Por su finísima sensibilidad para olores y sabores, paladeaba los vinos mejor que un sommelier cinco estrellas y combinaba los ingredientes en sus platos mejor que un chef egresado de Le Cordon Bleu de París. Cuando invitaba a su casa, su mesa era un dechado de buen gusto y distinción. Conocía tan bien a sus familiares y amigos que cada uno recibía aquello que más le gustaba, preparado de manera exquisita, amorosa y delicada.

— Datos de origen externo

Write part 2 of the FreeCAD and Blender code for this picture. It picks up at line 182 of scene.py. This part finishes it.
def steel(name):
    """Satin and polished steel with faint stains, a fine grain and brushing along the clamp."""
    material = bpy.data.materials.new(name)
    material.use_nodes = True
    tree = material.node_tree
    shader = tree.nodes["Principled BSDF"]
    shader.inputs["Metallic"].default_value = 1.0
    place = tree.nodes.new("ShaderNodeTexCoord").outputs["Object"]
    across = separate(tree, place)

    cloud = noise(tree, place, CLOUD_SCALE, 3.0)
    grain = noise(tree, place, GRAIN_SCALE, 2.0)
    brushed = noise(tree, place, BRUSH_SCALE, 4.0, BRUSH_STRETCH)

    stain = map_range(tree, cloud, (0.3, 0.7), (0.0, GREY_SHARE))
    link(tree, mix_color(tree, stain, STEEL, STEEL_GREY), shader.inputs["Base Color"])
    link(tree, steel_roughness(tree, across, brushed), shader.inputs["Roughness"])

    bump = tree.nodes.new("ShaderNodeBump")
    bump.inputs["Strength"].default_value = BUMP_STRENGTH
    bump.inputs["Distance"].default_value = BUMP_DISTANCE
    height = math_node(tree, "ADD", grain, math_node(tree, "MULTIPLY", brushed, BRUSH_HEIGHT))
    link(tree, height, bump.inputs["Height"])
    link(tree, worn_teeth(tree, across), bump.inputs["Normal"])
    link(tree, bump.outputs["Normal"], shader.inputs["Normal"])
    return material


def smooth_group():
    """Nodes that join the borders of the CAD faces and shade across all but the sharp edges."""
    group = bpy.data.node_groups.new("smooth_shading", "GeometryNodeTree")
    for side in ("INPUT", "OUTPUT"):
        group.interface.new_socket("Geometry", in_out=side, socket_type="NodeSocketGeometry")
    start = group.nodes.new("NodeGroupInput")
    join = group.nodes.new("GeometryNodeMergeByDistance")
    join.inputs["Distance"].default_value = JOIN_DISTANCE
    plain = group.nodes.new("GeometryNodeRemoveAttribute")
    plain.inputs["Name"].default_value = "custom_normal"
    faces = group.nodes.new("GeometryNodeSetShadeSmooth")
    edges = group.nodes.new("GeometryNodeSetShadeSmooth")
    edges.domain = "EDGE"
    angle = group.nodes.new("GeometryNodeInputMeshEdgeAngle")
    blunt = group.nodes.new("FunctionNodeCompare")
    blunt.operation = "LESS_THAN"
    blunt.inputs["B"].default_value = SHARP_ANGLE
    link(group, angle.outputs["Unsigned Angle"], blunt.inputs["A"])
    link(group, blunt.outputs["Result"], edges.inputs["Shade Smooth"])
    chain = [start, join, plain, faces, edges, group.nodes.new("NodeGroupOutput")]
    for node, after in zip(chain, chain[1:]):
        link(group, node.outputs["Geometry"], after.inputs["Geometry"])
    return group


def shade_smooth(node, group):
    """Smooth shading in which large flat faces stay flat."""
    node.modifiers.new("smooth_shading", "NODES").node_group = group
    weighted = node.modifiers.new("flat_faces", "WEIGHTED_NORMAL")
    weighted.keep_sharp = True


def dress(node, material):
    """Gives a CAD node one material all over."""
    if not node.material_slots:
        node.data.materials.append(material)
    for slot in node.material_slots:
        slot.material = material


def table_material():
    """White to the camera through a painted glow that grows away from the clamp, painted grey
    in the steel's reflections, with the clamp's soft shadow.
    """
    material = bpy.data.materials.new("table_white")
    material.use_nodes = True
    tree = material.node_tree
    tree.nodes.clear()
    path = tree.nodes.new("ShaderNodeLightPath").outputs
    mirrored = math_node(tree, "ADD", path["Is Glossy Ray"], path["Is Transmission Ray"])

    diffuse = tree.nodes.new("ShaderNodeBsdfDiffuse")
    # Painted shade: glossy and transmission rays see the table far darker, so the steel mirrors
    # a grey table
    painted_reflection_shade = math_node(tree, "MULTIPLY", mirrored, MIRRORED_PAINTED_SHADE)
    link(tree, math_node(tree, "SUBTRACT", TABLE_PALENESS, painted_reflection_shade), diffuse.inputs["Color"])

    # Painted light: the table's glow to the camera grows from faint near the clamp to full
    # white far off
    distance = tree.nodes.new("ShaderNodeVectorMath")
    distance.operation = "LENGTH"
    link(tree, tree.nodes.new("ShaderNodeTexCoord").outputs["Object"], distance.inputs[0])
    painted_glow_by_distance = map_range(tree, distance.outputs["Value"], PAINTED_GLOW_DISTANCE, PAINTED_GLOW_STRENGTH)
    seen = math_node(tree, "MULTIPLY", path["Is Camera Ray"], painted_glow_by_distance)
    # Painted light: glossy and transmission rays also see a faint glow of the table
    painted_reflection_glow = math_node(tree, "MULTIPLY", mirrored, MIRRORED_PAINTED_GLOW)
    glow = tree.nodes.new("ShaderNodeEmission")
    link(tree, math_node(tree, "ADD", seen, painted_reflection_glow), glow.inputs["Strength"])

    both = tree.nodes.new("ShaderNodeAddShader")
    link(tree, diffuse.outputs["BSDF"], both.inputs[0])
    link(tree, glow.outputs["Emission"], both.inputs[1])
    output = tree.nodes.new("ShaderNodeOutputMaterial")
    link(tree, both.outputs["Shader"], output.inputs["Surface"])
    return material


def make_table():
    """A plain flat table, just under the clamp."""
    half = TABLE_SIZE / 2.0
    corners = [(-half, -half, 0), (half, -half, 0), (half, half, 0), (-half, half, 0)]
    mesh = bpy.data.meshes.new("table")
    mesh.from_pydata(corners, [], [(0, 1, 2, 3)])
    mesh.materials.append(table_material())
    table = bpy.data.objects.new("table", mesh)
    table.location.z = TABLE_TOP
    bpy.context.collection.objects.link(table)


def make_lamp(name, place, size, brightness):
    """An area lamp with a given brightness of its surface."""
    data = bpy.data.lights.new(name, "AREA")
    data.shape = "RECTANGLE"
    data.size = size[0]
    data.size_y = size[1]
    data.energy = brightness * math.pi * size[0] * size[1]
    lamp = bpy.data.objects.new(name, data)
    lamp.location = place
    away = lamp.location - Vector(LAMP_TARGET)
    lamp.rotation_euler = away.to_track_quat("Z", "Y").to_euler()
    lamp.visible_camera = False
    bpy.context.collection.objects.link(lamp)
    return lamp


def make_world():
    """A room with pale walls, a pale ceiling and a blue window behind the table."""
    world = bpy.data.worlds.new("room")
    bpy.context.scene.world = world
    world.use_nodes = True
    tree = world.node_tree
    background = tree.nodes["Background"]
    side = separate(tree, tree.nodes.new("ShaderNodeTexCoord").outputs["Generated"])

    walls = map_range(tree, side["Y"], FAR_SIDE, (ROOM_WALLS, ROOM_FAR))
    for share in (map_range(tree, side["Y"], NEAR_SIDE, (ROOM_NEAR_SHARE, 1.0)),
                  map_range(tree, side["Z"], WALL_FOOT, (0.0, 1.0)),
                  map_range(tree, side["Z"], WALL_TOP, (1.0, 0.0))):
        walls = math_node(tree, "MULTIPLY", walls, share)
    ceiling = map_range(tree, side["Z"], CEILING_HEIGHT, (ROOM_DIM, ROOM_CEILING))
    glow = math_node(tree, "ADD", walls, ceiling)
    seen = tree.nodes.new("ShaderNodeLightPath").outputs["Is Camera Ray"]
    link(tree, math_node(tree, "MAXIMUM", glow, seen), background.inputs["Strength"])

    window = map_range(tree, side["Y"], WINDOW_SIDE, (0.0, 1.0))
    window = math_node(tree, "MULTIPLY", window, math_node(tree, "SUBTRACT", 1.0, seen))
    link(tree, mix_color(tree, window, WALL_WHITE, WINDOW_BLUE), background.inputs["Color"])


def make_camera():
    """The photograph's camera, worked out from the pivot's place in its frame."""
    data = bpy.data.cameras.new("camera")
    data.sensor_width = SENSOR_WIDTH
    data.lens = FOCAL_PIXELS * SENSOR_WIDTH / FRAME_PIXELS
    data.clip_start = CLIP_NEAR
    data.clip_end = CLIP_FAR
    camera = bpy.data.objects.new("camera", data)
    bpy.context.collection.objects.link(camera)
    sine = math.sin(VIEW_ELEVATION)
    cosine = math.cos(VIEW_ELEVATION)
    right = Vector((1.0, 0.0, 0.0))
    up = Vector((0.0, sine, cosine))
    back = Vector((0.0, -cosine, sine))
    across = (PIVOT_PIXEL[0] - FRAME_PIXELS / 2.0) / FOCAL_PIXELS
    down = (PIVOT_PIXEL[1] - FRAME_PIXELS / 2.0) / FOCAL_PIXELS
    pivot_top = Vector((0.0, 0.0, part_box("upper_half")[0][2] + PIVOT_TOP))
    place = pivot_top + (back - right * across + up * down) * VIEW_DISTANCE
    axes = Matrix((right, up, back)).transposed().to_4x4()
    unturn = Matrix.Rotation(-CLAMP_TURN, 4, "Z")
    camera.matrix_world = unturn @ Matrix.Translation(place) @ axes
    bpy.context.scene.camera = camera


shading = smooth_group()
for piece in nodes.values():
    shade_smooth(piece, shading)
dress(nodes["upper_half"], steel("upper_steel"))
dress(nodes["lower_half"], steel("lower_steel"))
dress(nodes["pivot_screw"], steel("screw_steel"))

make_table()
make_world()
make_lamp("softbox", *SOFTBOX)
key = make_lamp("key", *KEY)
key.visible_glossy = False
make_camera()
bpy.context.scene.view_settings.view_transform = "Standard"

Tan extrema sensibilidad se le volvía en contra con algunos sabores. Aborrecía el dulce de leche, las nueces, las berenjenas y el pepino, el ajo y el hinojo, el tomate cocido y la zanahoria cruda, la remolacha y la lechuga, los fritos no aparecían en su menú y las carnes, tanto las rojas como las blancas, debían estar en su punto justo, ni demasiado secas ni demasiado jugosas. No tomaba leche ni mate y la única bebida que toleraba era la limonada aderezada con una hojita de menta.
Le irritaban las aglomeraciones y la algarabía, las fiestas concurridas, las colas, los medios de transporte públicos, las esperas. Ir de compras era una tortura porque se probaba decenas de cosas y siempre encontraba “eso” que no estaba bien. Demasiado verde o poco azul. Muy apretado o demasiado suelto. Tan a la moda que parecía oveja masificada o tan demodé que se veía vieja antigualla.
Caty, inteligente y generosa, no era fácil. Su marido decía que era de alto mantenimiento. No le gustaba que la vieran quisquillosa, susceptible, exagerada o, como se dice hoy, intensa, pero no podía remediar ser como era. Habría dado todo y mucho más por ser fácil, llevadera, por no estar tan atenta a que si las cosas eran así o asá, por no tomarse todo tan personal y tan a pecho. Cuando ya no se aguantaba ser como Mafalda a la que le dolía el mundo, se recluía huyendo de sí misma y de la mirada acusadora de los demás.
Todo cambió cuando leyó sobre los PAS, las “Personas Altamente Sensibles” cuya condición sensorial y emocional está exacerbada de un modo extremo. Dejó de verse como caprichosa, demandante o egoísta puesto que los PAS nacen PAS, no lo eligen ni lo pueden cambiar. Aunque no tenga fundamento científico, para Caty fue un alivio emocional pensarse como parte de ese colectivo imaginario. Pensó “se non è vero è ben trovato” porque le sirvió para dejar de pelearse y decidirse a convivir consigo misma, hasta para tomarse en poco en broma y encontrar algo de paz.